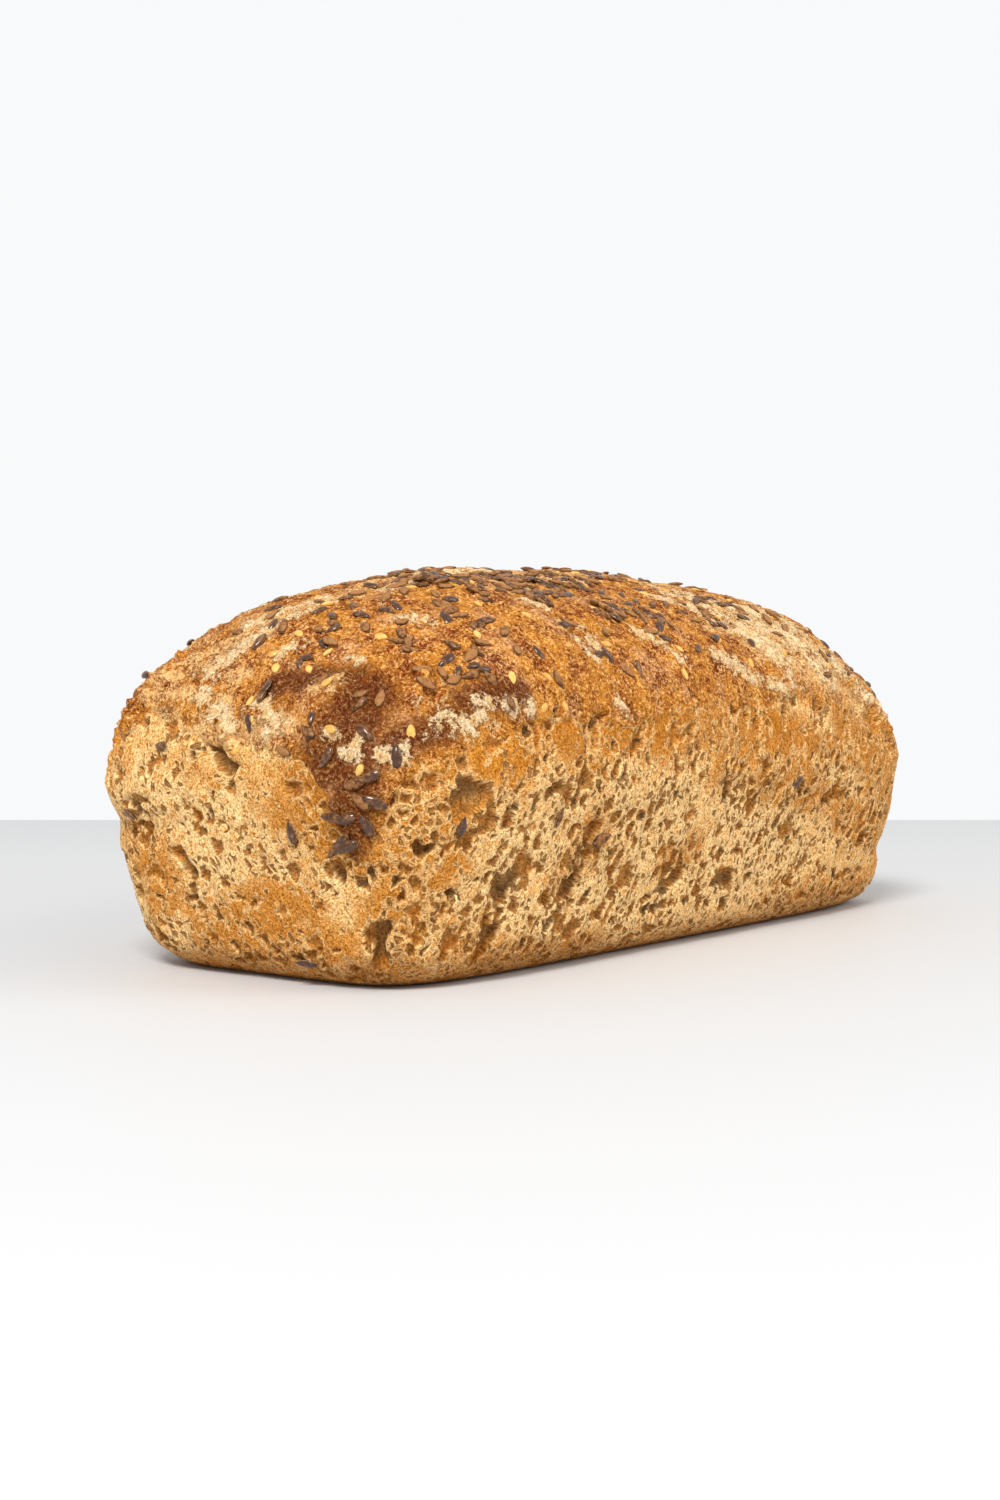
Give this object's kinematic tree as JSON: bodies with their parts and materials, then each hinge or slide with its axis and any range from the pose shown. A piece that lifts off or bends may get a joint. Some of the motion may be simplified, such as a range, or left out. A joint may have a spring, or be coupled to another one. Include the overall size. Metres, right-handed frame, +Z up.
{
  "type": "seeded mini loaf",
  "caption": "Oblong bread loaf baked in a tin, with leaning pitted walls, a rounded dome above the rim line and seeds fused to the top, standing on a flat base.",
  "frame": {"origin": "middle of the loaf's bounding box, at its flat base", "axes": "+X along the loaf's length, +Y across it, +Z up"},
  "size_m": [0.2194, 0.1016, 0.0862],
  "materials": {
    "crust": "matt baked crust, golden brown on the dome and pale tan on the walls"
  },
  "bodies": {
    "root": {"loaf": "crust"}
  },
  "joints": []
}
------------------------------
## WRITTEN EXERCISE
Write each line above out exactly.

## SOLUTION
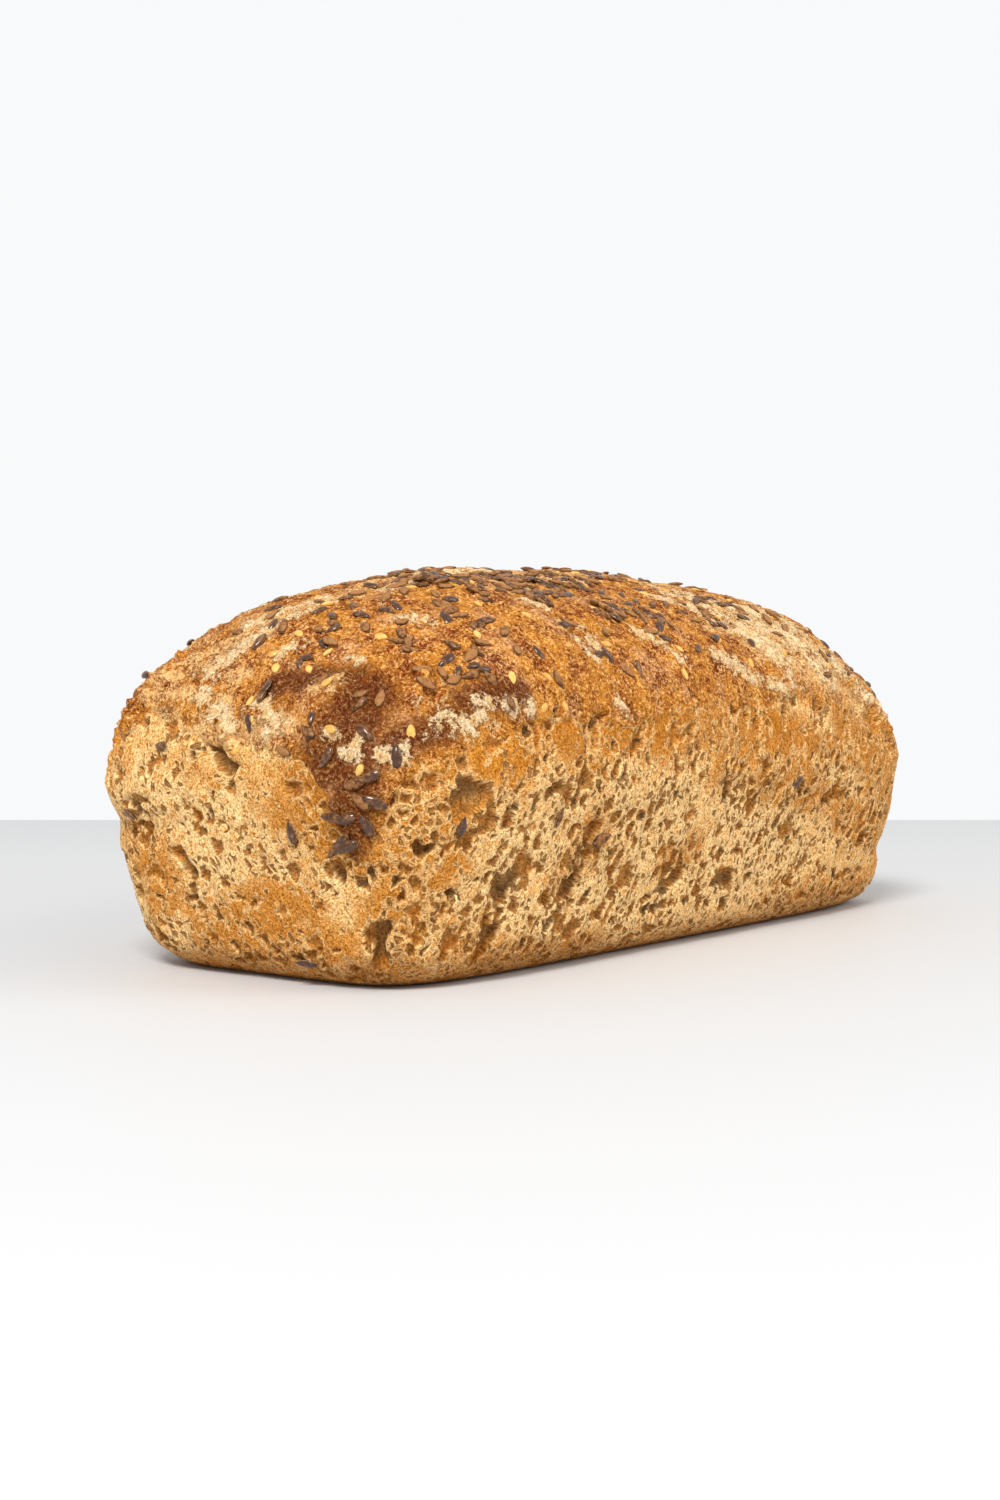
Give this object's kinematic tree as JSON: bodies with their parts and materials, then each hinge or slide with its axis and any range from the pose shown. A piece that lifts off or bends may get a joint. Some of the motion may be simplified, such as a range, or left out. A joint may have a spring, or be coupled to another one. Include the overall size. Metres, right-handed frame, +Z up.
{
  "type": "seeded mini loaf",
  "caption": "Oblong bread loaf baked in a tin, with leaning pitted walls, a rounded dome above the rim line and seeds fused to the top, standing on a flat base.",
  "frame": {"origin": "middle of the loaf's bounding box, at its flat base", "axes": "+X along the loaf's length, +Y across it, +Z up"},
  "size_m": [0.2194, 0.1016, 0.0862],
  "materials": {
    "crust": "matt baked crust, golden brown on the dome and pale tan on the walls"
  },
  "bodies": {
    "root": {"loaf": "crust"}
  },
  "joints": []
}